Rows from a 3D modeling dataset:
+ + + + +
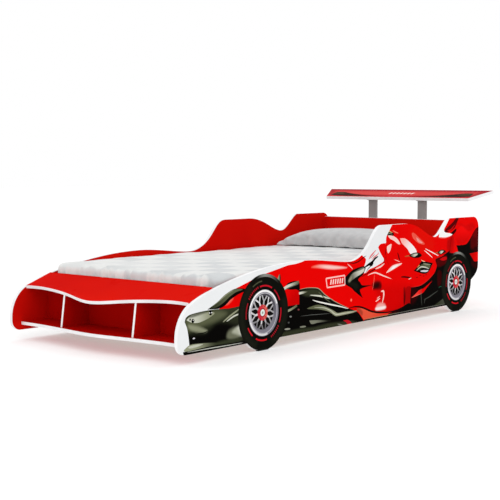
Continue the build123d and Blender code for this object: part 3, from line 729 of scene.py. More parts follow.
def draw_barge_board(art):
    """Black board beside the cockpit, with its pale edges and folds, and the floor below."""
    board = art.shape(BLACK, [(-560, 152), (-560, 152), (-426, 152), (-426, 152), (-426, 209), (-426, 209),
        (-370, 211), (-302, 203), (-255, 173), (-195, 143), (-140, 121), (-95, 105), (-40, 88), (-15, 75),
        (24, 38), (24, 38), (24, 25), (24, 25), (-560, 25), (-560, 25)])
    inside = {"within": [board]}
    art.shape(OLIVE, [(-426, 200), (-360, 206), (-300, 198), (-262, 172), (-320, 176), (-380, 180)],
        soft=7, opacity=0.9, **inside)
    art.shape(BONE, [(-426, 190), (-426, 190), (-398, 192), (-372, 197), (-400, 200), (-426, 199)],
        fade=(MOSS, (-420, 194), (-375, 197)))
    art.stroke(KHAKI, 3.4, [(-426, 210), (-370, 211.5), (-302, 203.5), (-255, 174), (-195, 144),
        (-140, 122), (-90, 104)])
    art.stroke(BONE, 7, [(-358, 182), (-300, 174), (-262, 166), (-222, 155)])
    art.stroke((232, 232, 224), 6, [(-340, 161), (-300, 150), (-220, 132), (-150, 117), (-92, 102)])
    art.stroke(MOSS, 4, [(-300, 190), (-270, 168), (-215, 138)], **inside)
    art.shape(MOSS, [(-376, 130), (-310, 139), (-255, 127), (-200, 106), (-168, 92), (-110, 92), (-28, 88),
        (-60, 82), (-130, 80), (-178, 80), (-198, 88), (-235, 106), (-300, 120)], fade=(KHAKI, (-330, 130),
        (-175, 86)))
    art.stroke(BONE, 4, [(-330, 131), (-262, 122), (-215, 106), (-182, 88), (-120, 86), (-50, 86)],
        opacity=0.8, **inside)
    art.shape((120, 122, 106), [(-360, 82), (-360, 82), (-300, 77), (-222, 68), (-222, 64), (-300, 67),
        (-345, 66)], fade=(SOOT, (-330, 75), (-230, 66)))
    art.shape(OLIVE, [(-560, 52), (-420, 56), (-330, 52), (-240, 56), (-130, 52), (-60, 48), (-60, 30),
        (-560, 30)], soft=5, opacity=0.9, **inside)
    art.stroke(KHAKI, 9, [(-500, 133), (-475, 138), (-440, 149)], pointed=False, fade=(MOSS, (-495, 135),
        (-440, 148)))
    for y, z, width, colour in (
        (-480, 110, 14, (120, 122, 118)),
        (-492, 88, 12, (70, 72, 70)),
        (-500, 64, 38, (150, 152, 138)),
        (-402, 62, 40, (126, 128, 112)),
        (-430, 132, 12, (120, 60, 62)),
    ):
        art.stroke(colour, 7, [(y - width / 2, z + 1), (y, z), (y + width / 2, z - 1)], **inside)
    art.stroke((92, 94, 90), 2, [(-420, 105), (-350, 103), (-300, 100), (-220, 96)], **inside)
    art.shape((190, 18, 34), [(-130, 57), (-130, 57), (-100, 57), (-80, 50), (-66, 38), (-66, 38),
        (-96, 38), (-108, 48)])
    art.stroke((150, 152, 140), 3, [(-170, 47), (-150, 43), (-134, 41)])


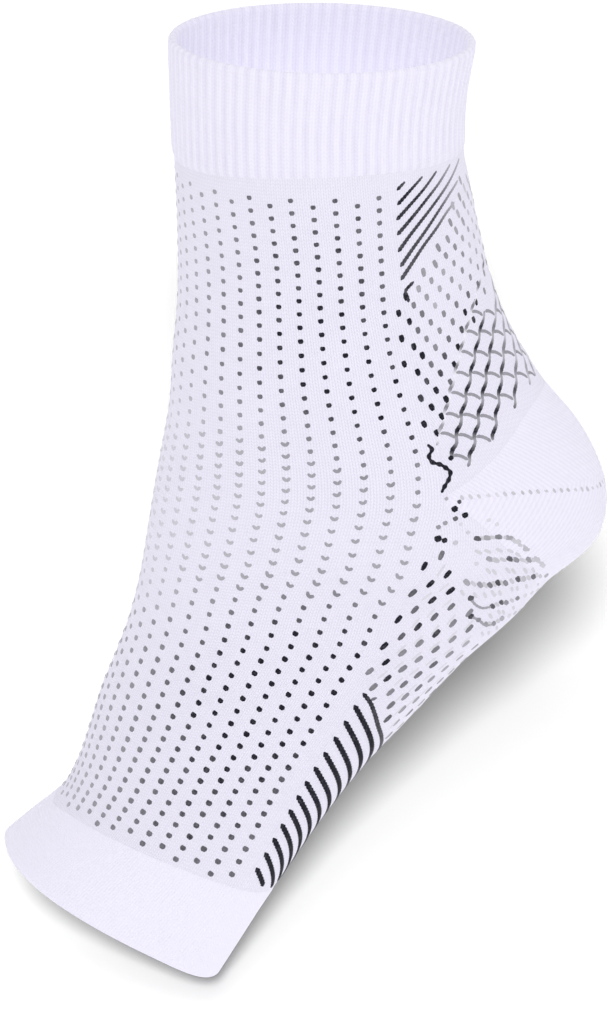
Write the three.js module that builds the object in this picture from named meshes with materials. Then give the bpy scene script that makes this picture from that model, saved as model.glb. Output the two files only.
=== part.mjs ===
+ + + + +
▶ **WORK INSTRUCTIONS**: Output the whole listing above again, word for word.

▶ **FULL SOLUTION**:
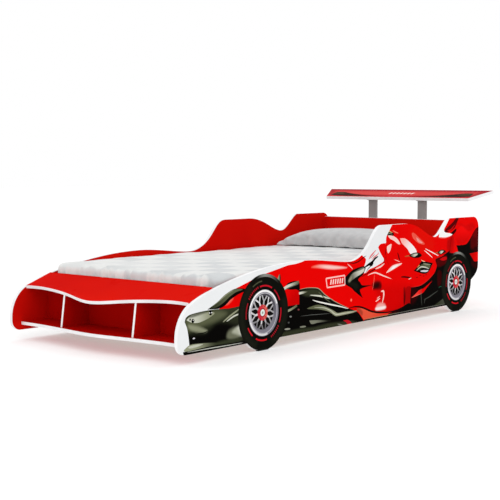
Continue the build123d and Blender code for this object: part 3, from line 729 of scene.py. More parts follow.
def draw_barge_board(art):
    """Black board beside the cockpit, with its pale edges and folds, and the floor below."""
    board = art.shape(BLACK, [(-560, 152), (-560, 152), (-426, 152), (-426, 152), (-426, 209), (-426, 209),
        (-370, 211), (-302, 203), (-255, 173), (-195, 143), (-140, 121), (-95, 105), (-40, 88), (-15, 75),
        (24, 38), (24, 38), (24, 25), (24, 25), (-560, 25), (-560, 25)])
    inside = {"within": [board]}
    art.shape(OLIVE, [(-426, 200), (-360, 206), (-300, 198), (-262, 172), (-320, 176), (-380, 180)],
        soft=7, opacity=0.9, **inside)
    art.shape(BONE, [(-426, 190), (-426, 190), (-398, 192), (-372, 197), (-400, 200), (-426, 199)],
        fade=(MOSS, (-420, 194), (-375, 197)))
    art.stroke(KHAKI, 3.4, [(-426, 210), (-370, 211.5), (-302, 203.5), (-255, 174), (-195, 144),
        (-140, 122), (-90, 104)])
    art.stroke(BONE, 7, [(-358, 182), (-300, 174), (-262, 166), (-222, 155)])
    art.stroke((232, 232, 224), 6, [(-340, 161), (-300, 150), (-220, 132), (-150, 117), (-92, 102)])
    art.stroke(MOSS, 4, [(-300, 190), (-270, 168), (-215, 138)], **inside)
    art.shape(MOSS, [(-376, 130), (-310, 139), (-255, 127), (-200, 106), (-168, 92), (-110, 92), (-28, 88),
        (-60, 82), (-130, 80), (-178, 80), (-198, 88), (-235, 106), (-300, 120)], fade=(KHAKI, (-330, 130),
        (-175, 86)))
    art.stroke(BONE, 4, [(-330, 131), (-262, 122), (-215, 106), (-182, 88), (-120, 86), (-50, 86)],
        opacity=0.8, **inside)
    art.shape((120, 122, 106), [(-360, 82), (-360, 82), (-300, 77), (-222, 68), (-222, 64), (-300, 67),
        (-345, 66)], fade=(SOOT, (-330, 75), (-230, 66)))
    art.shape(OLIVE, [(-560, 52), (-420, 56), (-330, 52), (-240, 56), (-130, 52), (-60, 48), (-60, 30),
        (-560, 30)], soft=5, opacity=0.9, **inside)
    art.stroke(KHAKI, 9, [(-500, 133), (-475, 138), (-440, 149)], pointed=False, fade=(MOSS, (-495, 135),
        (-440, 148)))
    for y, z, width, colour in (
        (-480, 110, 14, (120, 122, 118)),
        (-492, 88, 12, (70, 72, 70)),
        (-500, 64, 38, (150, 152, 138)),
        (-402, 62, 40, (126, 128, 112)),
        (-430, 132, 12, (120, 60, 62)),
    ):
        art.stroke(colour, 7, [(y - width / 2, z + 1), (y, z), (y + width / 2, z - 1)], **inside)
    art.stroke((92, 94, 90), 2, [(-420, 105), (-350, 103), (-300, 100), (-220, 96)], **inside)
    art.shape((190, 18, 34), [(-130, 57), (-130, 57), (-100, 57), (-80, 50), (-66, 38), (-66, 38),
        (-96, 38), (-108, 48)])
    art.stroke((150, 152, 140), 3, [(-170, 47), (-150, 43), (-134, 41)])


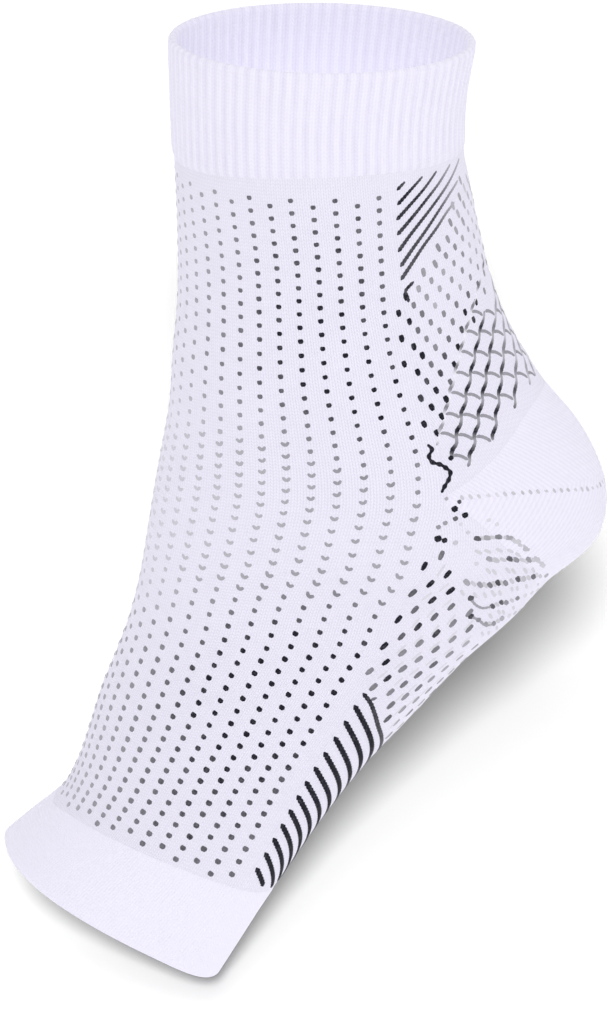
Write the three.js module that builds the object in this picture from named meshes with materials. Then give the bpy scene script that makes this picture from that model, saved as model.glb. Output the two files only.
=== part.mjs ===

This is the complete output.